__Aim of the task__
Take the lines from the one bearing "buildCore();" to the one bearing "random.seed(7)", inclusive, and reproduce them exactly; include no other line.

__Working data__
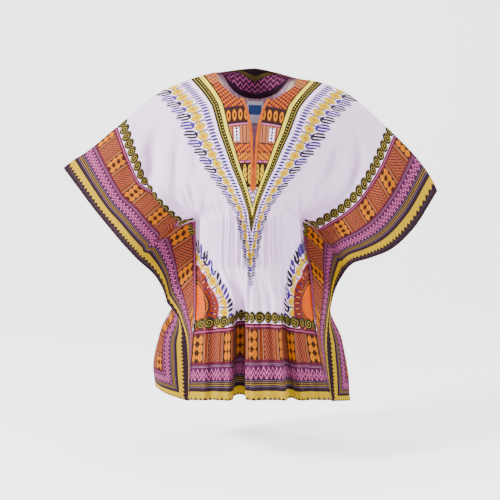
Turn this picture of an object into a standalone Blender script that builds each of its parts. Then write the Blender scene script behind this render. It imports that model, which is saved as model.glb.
==
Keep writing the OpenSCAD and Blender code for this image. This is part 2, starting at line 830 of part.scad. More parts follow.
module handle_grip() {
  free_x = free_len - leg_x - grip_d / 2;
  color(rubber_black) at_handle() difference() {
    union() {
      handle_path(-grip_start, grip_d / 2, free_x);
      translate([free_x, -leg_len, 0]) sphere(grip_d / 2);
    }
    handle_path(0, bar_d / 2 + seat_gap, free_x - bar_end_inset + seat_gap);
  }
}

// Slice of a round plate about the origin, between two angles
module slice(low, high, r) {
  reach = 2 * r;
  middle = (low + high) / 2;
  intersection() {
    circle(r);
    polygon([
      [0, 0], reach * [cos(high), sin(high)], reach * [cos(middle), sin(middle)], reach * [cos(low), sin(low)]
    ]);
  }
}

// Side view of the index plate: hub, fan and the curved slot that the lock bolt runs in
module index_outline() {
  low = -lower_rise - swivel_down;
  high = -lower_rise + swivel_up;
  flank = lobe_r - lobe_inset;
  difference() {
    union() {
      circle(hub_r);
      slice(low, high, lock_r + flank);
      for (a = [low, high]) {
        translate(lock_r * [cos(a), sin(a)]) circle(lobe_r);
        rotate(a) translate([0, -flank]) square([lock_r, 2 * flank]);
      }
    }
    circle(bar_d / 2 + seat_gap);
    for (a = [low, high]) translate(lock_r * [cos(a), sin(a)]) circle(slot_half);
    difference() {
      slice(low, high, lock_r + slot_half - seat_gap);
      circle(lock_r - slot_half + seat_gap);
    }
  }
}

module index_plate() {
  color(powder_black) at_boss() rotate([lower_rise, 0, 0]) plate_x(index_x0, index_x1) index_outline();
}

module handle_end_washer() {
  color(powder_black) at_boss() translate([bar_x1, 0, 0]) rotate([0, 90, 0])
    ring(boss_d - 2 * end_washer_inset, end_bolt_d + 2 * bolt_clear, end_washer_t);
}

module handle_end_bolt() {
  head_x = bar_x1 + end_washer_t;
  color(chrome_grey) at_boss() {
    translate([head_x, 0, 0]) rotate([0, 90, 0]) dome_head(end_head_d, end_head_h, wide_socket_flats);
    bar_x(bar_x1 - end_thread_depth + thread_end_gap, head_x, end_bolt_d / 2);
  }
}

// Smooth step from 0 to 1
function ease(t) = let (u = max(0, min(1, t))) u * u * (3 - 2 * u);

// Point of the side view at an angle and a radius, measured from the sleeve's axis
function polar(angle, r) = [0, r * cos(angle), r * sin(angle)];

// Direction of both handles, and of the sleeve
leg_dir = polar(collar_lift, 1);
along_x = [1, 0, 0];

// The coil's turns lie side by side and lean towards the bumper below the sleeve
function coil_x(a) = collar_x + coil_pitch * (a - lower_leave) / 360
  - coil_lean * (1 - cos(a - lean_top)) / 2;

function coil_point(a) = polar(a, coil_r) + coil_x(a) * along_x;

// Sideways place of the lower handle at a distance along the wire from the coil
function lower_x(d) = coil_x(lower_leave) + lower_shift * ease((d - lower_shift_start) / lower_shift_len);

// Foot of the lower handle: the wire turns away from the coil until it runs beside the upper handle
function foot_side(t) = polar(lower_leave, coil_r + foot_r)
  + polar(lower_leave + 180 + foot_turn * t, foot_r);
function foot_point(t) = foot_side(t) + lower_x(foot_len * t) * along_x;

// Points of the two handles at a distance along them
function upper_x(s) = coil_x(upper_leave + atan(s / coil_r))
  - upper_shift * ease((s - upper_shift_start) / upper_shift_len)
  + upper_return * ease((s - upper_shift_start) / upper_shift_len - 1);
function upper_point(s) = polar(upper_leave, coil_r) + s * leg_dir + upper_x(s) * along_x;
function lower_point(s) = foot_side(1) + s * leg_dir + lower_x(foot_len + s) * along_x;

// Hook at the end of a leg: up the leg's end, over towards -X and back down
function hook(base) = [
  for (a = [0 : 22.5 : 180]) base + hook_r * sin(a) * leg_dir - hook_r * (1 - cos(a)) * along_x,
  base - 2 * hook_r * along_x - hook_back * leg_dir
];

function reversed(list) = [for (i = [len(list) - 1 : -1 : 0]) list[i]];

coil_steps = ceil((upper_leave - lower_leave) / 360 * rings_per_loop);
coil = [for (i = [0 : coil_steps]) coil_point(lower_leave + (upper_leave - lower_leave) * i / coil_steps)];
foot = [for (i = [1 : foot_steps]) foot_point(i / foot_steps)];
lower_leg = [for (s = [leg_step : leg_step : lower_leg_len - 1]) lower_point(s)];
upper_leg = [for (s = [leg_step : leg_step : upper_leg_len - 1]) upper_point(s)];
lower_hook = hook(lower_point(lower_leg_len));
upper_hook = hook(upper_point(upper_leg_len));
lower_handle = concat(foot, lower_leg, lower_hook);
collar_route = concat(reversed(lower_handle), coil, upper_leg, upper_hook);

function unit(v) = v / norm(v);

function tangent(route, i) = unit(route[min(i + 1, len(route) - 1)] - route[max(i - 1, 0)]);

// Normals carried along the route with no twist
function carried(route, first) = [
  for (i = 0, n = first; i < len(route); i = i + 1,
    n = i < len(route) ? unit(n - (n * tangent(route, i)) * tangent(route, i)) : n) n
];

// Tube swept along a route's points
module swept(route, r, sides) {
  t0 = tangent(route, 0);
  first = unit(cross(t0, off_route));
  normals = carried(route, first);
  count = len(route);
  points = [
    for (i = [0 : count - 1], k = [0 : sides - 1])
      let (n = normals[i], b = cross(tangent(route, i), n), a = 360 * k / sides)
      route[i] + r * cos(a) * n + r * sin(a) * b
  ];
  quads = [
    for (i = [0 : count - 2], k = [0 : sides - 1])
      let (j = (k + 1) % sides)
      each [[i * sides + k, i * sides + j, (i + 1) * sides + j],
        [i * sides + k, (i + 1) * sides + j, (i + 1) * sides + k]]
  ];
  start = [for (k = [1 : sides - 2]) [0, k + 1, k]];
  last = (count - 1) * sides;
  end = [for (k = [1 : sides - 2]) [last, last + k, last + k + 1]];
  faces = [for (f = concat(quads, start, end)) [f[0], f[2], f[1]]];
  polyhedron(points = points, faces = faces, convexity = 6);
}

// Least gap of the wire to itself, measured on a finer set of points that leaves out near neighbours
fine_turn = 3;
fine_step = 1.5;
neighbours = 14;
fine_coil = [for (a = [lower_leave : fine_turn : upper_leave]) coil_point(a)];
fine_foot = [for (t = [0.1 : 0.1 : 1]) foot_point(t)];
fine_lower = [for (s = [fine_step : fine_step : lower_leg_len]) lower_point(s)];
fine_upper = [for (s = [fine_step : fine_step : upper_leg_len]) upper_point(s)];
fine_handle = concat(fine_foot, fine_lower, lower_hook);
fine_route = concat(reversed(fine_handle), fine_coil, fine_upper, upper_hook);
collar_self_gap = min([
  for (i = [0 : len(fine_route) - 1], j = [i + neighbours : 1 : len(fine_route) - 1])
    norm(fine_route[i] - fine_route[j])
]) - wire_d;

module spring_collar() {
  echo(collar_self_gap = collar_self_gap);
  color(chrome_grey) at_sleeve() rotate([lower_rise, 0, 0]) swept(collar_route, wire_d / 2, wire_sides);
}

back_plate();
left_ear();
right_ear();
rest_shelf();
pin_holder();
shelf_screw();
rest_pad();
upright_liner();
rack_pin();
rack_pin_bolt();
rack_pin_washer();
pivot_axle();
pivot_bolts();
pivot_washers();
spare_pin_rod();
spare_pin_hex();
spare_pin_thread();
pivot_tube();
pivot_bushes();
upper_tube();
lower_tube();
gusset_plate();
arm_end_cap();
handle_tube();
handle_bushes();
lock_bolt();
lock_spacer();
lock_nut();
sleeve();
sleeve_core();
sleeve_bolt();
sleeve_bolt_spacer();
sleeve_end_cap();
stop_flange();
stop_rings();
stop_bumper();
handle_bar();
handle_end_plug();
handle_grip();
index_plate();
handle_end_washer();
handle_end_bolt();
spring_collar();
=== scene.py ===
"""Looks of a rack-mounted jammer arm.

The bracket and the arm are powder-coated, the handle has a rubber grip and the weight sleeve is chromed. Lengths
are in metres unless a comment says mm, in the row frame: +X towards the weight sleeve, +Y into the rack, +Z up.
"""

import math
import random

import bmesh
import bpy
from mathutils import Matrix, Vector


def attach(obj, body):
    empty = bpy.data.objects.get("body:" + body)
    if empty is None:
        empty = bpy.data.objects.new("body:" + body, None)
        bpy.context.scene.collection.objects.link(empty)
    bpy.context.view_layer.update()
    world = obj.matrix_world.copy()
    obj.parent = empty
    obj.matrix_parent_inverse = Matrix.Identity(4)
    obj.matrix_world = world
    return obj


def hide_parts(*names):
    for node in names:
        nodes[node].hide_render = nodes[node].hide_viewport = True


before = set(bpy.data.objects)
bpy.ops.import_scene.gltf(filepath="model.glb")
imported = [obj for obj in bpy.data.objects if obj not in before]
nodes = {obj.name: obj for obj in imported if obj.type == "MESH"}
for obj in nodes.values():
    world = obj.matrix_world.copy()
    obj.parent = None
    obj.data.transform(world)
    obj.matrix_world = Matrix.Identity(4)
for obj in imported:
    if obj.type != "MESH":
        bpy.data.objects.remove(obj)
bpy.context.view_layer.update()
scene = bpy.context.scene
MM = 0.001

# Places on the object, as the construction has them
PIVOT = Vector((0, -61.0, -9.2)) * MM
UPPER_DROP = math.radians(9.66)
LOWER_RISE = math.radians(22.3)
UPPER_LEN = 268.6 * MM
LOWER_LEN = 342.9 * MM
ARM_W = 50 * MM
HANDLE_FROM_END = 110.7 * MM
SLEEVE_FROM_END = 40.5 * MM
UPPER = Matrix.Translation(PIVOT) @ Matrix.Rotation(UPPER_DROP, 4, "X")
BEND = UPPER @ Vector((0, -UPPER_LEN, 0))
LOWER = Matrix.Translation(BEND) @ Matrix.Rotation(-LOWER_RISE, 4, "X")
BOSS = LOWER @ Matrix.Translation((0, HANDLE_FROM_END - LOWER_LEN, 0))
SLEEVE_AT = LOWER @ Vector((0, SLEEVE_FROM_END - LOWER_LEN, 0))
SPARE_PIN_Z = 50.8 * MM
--
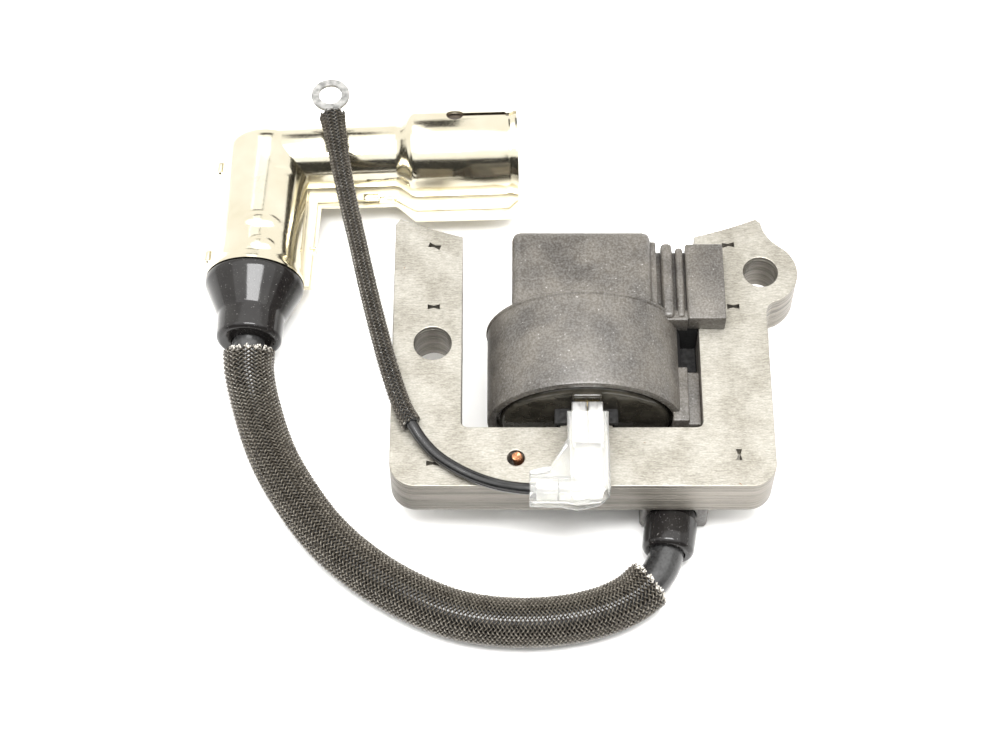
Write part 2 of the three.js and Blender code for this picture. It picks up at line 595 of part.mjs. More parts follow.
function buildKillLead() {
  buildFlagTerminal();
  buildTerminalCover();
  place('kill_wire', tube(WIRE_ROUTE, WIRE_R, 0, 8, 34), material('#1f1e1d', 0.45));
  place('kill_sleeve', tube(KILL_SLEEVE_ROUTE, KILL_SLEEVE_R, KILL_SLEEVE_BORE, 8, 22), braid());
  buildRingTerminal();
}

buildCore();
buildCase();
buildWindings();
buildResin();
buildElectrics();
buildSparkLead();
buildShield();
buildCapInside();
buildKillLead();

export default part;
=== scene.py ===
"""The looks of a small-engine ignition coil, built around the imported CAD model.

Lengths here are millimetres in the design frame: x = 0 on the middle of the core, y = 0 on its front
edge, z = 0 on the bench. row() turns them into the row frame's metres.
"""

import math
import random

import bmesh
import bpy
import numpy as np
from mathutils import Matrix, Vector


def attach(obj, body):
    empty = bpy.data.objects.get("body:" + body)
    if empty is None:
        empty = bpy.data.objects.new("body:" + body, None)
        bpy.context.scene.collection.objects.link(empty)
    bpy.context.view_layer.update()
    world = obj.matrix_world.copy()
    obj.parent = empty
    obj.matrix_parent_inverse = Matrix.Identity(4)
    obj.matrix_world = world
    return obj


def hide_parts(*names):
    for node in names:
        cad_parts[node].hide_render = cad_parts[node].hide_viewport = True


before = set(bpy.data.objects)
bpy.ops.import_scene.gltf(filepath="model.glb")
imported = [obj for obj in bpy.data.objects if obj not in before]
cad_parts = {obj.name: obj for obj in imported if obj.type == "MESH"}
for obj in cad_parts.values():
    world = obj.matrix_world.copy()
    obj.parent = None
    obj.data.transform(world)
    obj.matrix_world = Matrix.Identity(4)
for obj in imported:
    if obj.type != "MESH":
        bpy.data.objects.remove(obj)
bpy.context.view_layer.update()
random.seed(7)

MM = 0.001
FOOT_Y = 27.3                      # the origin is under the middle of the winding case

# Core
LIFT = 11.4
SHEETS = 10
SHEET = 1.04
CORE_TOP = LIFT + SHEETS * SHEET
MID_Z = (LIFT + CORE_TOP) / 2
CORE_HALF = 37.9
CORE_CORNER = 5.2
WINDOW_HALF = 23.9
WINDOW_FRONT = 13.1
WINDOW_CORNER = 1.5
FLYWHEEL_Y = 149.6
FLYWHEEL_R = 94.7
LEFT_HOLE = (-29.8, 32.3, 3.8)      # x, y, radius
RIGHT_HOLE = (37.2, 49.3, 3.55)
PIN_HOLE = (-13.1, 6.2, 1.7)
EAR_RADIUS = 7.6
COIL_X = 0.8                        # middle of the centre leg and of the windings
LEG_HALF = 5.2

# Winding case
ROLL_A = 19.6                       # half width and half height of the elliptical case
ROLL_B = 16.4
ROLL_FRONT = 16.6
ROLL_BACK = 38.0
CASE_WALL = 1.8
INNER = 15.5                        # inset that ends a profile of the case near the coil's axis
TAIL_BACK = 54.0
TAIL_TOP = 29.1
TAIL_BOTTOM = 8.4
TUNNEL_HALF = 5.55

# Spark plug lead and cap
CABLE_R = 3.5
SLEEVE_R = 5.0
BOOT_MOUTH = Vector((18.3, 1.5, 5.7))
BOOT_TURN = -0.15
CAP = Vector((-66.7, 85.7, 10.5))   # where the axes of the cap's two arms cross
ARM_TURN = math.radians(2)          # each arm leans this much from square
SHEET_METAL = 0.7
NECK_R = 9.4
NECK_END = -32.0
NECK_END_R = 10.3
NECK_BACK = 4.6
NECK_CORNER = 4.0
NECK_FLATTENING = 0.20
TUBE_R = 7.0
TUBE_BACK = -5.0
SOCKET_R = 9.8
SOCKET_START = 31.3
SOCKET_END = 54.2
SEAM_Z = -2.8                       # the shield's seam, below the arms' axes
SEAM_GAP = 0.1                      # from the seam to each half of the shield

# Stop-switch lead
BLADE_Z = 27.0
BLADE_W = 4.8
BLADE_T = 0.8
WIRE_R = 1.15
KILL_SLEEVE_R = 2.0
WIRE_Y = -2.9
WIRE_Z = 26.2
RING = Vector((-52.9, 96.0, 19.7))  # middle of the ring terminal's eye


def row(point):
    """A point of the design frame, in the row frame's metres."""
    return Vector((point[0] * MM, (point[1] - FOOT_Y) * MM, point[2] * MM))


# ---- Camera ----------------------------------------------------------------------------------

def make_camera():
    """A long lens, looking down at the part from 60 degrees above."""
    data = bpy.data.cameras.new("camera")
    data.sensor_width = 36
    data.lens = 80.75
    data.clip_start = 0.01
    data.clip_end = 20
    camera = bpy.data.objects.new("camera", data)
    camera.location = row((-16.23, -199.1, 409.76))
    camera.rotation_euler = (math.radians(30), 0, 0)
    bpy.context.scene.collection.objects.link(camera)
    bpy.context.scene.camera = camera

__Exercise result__
buildCore();
buildCase();
buildWindings();
buildResin();
buildElectrics();
buildSparkLead();
buildShield();
buildCapInside();
buildKillLead();

export default part;
=== scene.py ===
"""The looks of a small-engine ignition coil, built around the imported CAD model.

Lengths here are millimetres in the design frame: x = 0 on the middle of the core, y = 0 on its front
edge, z = 0 on the bench. row() turns them into the row frame's metres.
"""

import math
import random

import bmesh
import bpy
import numpy as np
from mathutils import Matrix, Vector


def attach(obj, body):
    empty = bpy.data.objects.get("body:" + body)
    if empty is None:
        empty = bpy.data.objects.new("body:" + body, None)
        bpy.context.scene.collection.objects.link(empty)
    bpy.context.view_layer.update()
    world = obj.matrix_world.copy()
    obj.parent = empty
    obj.matrix_parent_inverse = Matrix.Identity(4)
    obj.matrix_world = world
    return obj


def hide_parts(*names):
    for node in names:
        cad_parts[node].hide_render = cad_parts[node].hide_viewport = True


before = set(bpy.data.objects)
bpy.ops.import_scene.gltf(filepath="model.glb")
imported = [obj for obj in bpy.data.objects if obj not in before]
cad_parts = {obj.name: obj for obj in imported if obj.type == "MESH"}
for obj in cad_parts.values():
    world = obj.matrix_world.copy()
    obj.parent = None
    obj.data.transform(world)
    obj.matrix_world = Matrix.Identity(4)
for obj in imported:
    if obj.type != "MESH":
        bpy.data.objects.remove(obj)
bpy.context.view_layer.update()
random.seed(7)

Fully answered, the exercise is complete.